The gamer kid in Steven Spielberg lets his VR freak flag fly in Ready Player One, a mindbending joyride that jacks you into a fantasia bursting with CGI wonders, dazzling cyperscapes mixed with live action, hidden Easter eggs and infinite pop-culture shoutouts to the 1980s. (Better brush up on everything from Alien to Zemeckis if you don’t want to be left behind.) The legendary director’s aim in this go-for-broke adaptation of Ernest Cline’s 2011 sci-fi novel, a geek touchstone, is to get you in the game, and it’s a blockbuster that aches to be interactive, Forget about headsets, however: Spielberg is in control. And why not? He’s the maestro at this kind of stuff.

But first, some harsh reality: It’s 2045. The world has gone to hell. Orphaned Wade Watts (Tye Sheridan) is stuck in the shithole that time has made of Columbus, Ohio, where people live in trailers piled on top of each other. The populace chase dreams in OASIS, a virtual-reality platform created by mad genius James Halliday (the great Mark Rylance) and his business partner Ogden Morrow (a sly, surprising Simon Pegg). The dying legacy of Halliday’s whacked-out Willy Wonka, seen via numerous flashbacks, is one last, kill-or-be-killed game for his followers to play. The winner who finds the three hidden keys, which will lead the lucky champ to the ultimate Easter egg, will inherit the late creator’s fortune – and total control over OASIS.

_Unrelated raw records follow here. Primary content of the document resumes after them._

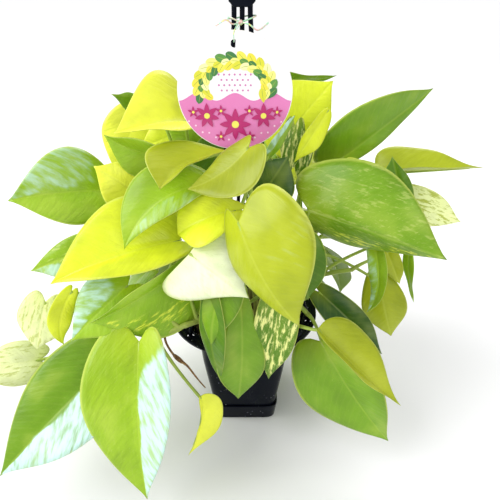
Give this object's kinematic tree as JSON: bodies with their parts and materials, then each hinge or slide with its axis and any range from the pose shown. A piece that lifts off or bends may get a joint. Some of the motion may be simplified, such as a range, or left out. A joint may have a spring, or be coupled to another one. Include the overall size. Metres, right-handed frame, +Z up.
{
  "type": "potted hanging pothos",
  "caption": "Bushy trailing pothos in a square black plastic pot with a flared round rim, a drip tray, a three-strand plastic hanger with a hook, and a round card label.",
  "frame": {"origin": "centre of the drip tray's flat underside, on the surface it stands on", "axes": "+X towards the right of the picture, -Y towards the picture's camera (the label's printed side), +Z up"},
  "size_m": [0.475, 0.3269, 0.4807],
  "materials": {
    "black_plastic": "glossy",
    "potting_soil": "matte",
    "label_card": "satin",
    "label_tie": "satin",
    "dry_root": "matte",
    "lime_foliage": "satin",
    "green_foliage": "satin"
  },
  "bodies": {
    "root": {"drip_tray": "black_plastic", "pot": "black_plastic", "soil": "potting_soil", "hanger": "black_plastic", "label_card": "label_card", "label_tie": "label_tie", "dry_root": "dry_root", "vine_lime_upper_left": "lime_foliage", "vine_lime_front": "lime_foliage", "vine_lime_centre": "lime_foliage", "vine_lime_trailing_left": "lime_foliage", "vine_lime_low_right": "lime_foliage", "vine_lime_right": "lime_foliage", "vine_green_left": "green_foliage", "vine_green_upper_left": "green_foliage", "vine_green_trailing_left": "green_foliage", "vine_green_front": "green_foliage", "vine_green_low_right": "green_foliage", "vine_green_right": "green_foliage", "vine_green_trailing_right": "green_foliage", "vine_green_centre": "green_foliage", "vine_back_1": "green_foliage", "vine_back_2": "lime_foliage", "vine_back_3": "green_foliage", "vine_back_4": "lime_foliage", "vine_back_5": "green_foliage"}
  },
  "joints": []
}
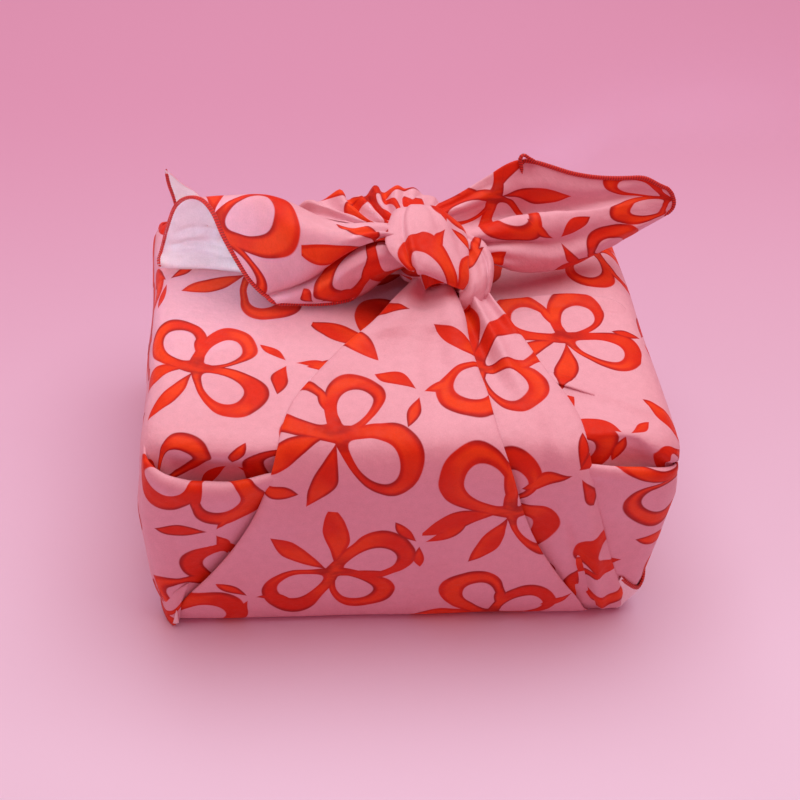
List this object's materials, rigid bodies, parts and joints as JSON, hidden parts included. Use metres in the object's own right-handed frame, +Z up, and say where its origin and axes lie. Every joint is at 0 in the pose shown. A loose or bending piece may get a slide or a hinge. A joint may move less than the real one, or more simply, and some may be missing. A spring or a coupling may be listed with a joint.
{
  "type": "furoshiki wrap",
  "caption": "Square wrapping cloth tied round a box-shaped bundle, with a square knot and its free ends fanned out on top.",
  "frame": {"origin": "centre of the flat underside of the bundle, on the surface it rests on", "axes": "+X to the bundle's right, along its longer side and the free ends; -Y its front; +Z up"},
  "size_m": [0.2639, 0.2004, 0.1786],
  "materials": {
    "printed_cotton": "plain-weave cotton, red-orange print on pink, white reverse, overlocked red hem"
  },
  "bodies": {
    "root": {"furoshiki_cloth": "printed_cotton"}
  },
  "joints": []
}
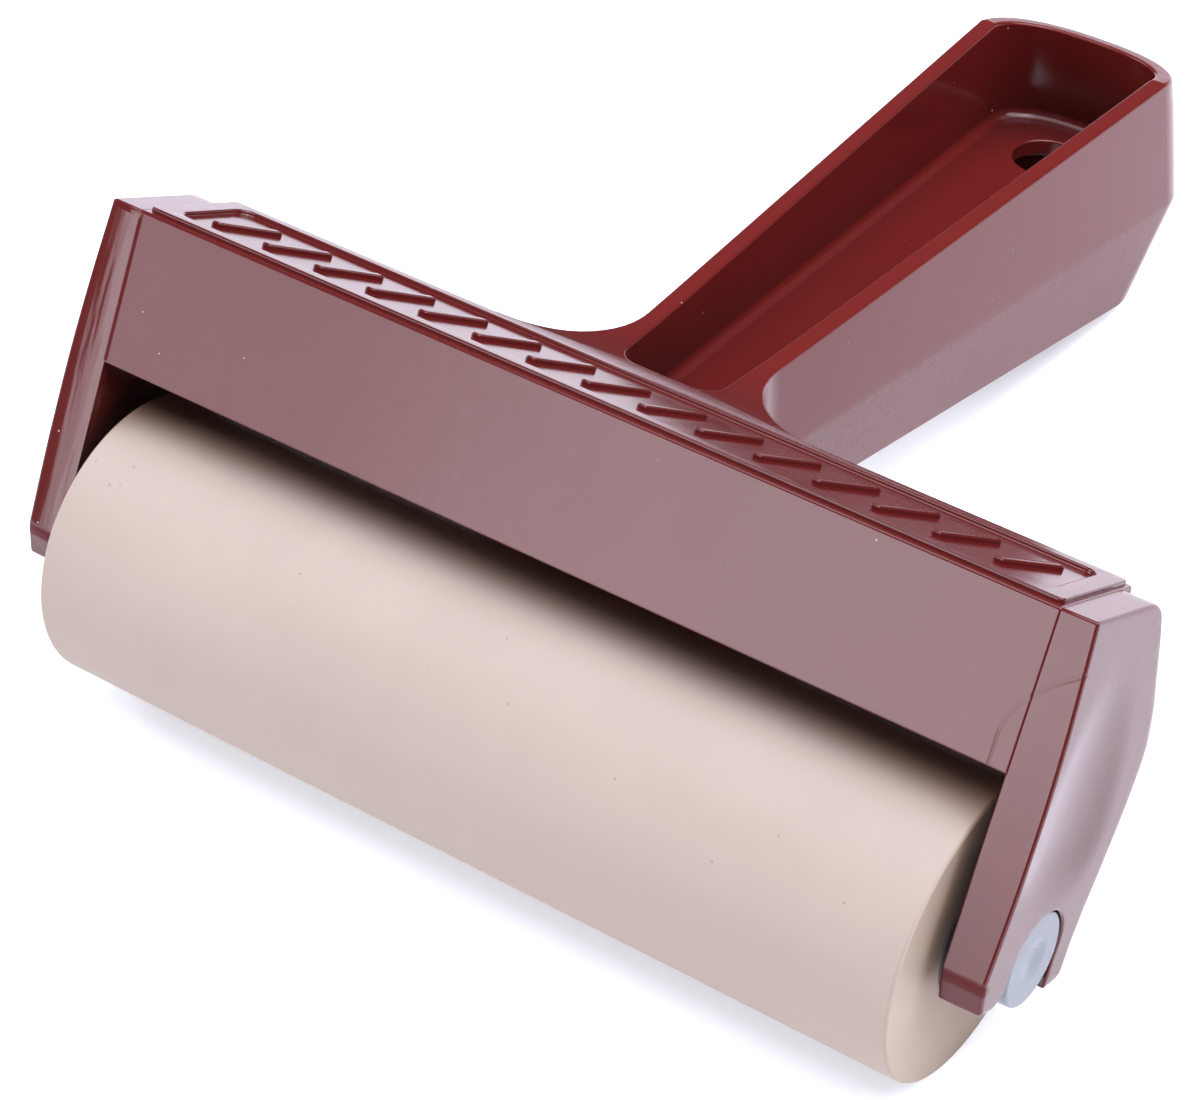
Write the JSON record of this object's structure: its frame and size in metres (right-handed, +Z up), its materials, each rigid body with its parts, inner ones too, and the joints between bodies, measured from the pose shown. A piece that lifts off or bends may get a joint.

And we’re off! When Wade puts on his digital visor, he morphs into Parzival, the perfect cool-kid avatar. His best-friend-forever Aech (Lena Waithe, absolutely terrific – every movie should have her) is a tech whiz whose avatar is proud to show up the competition. Both Wade and Aech have their eye on Art3mis (Olivia Cooke), a pink-haired speed diva and a real competitor in the film’s first challenge – a car chase to end all car chases. Obstacles for Wade, traveling in a DeLorean time machine (hello, Back to the Future!), include King Kong, a hungry T. rex and a host of other reference points too sweet to spoil.

Wade passes his first test, along with Aech, Art3mis and the Japanese duo of Daito (Win Morisaki) and Shoto (Philip Zhao) – gunters, a.k.a. Easter egg hunters, that he knows only in the OASIS. But there’s a villain lurking out there: Nolan Sorrento (Ben Mendelsohn), a corporate white dude who’s determined to beat the kids at their own game. He relies on a monster named i-R0k (riotously voiced by T.J. Miller as if he never left Silicon Valley), who is, of course, no match for one boy against the world, a Spielberg staple since the glory days of E.T. In a trivia challenge based on John Hughes movies, Wade will give Nolan the dusting of a lifetime, and working from a script by author Cline and Zak Penn, Spielberg concocts enough battles and showdowns to fill a dozen movies – though look out for a sequence on The Shining that is alone worth the price of admission. 

Is it overkill? You bet. But Spielberg’s visual inventiveness is unflagging. He stumbles only when trying to warm up the tech gadgetry with a personal touch, as when Wade and his friends, known as the High 5, finally connect in a reality that brings fantasy crashing down to earth. Sheridan and Cooke bring genuine romantic longing to their few scenes together. But the live-action segments of the movie are more buzz kill than bracing.

For those looking for Ready Player One to condemn the digi-verse as a destructive force against human connection, find another movie. The script is too shallow for that anyway, and don’t look to the filmmaker – a child of divorce who found escape (and an eventual career) by getting happily lost in television, movies and early vid-games – for a lecture. The head-spinning spectacle won’t quit even when the sensory overload gets too much; if he has a chance to show the Iron Giant battling Mechagodzilla, he’ll take it. At 71, this iconic director barely pays lip service to constructing a cautionary tale against anything that might help an alienated kid build an oasis of his or her own imagining. As ever, Spileberg is ready to play. Are you? Game on.